On peut noter qu’à l’époque, personne n’ose plaider pour un prolongement de la durée de vie des centrales et leur passage éventuellement à 50 ans, comme EDF le fait aujourd’hui. Pour la Sfen, « si l’on table raisonnablement sur une durée de vie de l’ordre de 40 ans pour nos réacteurs les plus anciens, la période 2017-2025 verra la mise hors service de plusieurs dizaines de réacteurs, représentant plus du tiers de la capacité totale de production d’électricité de la France ! ». Et de conclure à la nécessité de construire une série de nouveaux réacteurs à partir de 2015 car « faute de garantir le renouvellement de ses capacités électronucléaires, la France serait à coup sûr obligée de recourir dans de larges proportions à des combustibles fossiles importés ». Aucun de ces acteurs majeurs de l'énergie n'accepte l'hypothèse depuis concrétisée d'un plafonnement de la demande d'électricité.
Pour tous, c’est la garantie sine qua non de la compétitivité hexagonale : « Cela renforcera les chances de la France de nouer des partenariats commerciaux sur ce marché concurrentiel et confortera sa position de leader dans un des rares secteurs de haute technologie où elle fait la course en tête. »

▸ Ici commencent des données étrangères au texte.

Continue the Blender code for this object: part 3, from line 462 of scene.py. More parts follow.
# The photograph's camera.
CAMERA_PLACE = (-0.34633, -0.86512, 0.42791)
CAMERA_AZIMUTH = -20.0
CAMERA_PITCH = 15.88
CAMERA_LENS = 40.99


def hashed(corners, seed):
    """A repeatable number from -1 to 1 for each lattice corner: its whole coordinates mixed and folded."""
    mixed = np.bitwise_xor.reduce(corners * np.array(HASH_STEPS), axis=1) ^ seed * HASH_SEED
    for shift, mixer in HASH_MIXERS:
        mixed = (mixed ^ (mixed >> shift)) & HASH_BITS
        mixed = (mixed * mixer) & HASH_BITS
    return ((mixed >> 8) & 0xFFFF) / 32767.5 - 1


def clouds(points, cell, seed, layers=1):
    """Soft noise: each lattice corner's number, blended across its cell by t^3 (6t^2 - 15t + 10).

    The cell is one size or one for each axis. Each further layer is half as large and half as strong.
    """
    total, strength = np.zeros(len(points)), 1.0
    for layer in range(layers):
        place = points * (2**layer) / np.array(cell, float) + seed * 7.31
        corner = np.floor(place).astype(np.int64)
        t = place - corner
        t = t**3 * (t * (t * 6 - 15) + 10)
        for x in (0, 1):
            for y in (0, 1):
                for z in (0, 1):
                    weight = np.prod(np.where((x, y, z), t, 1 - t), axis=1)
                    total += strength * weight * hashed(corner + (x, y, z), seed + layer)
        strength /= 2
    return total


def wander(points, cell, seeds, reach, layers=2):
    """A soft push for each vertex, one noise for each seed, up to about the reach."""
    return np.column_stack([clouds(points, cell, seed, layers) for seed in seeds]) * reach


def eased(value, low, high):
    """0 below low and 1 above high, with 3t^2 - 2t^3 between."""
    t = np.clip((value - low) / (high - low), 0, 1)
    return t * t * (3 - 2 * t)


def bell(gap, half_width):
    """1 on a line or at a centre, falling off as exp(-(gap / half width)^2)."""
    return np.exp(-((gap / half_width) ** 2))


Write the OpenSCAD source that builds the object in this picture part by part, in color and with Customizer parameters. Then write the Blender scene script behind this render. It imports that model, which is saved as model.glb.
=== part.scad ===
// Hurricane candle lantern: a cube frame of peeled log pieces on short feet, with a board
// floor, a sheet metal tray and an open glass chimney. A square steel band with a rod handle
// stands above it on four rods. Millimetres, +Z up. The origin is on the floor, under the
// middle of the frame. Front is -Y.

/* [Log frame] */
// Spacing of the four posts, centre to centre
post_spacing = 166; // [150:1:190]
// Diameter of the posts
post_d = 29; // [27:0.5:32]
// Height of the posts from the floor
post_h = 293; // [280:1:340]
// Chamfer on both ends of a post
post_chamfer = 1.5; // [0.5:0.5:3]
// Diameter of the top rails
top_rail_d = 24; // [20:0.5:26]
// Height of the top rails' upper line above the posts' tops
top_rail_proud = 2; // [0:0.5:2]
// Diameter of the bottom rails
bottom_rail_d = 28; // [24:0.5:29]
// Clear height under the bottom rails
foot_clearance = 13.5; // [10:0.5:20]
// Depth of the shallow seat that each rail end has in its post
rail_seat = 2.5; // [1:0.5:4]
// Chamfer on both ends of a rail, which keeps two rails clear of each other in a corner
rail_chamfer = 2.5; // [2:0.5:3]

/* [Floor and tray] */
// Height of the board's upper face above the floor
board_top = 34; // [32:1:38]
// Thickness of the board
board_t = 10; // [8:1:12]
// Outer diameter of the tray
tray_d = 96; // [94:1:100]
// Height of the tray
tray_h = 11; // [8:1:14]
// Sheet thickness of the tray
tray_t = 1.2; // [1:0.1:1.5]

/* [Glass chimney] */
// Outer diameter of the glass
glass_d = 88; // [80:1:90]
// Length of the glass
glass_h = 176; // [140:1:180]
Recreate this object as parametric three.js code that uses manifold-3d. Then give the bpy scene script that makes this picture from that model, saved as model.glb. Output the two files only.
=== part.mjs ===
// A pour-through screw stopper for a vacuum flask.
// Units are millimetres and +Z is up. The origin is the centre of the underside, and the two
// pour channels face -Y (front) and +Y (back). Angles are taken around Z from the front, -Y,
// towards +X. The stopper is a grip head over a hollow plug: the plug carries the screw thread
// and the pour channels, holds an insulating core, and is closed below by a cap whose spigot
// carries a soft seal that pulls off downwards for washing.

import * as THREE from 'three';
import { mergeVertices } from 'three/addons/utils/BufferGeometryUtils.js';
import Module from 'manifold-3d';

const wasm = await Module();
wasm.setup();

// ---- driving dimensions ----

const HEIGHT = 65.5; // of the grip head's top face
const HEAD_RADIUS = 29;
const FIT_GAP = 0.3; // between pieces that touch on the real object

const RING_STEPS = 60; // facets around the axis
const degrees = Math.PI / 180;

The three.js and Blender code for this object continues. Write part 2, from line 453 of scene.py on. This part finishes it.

Ainsi présenté, le choix de l’EPR ne résulte ni d’arbitrages techniques, ni même d’une décision strictement énergétique : c’est un enjeu de rayonnement national, de grandeur de la France dans le monde. Cette fierté nucléaire a nourri l’obstination à construire un réacteur trop gros, trop puissant, trop complexe, trop cher en ignorant délibérément la critique au fil des ans.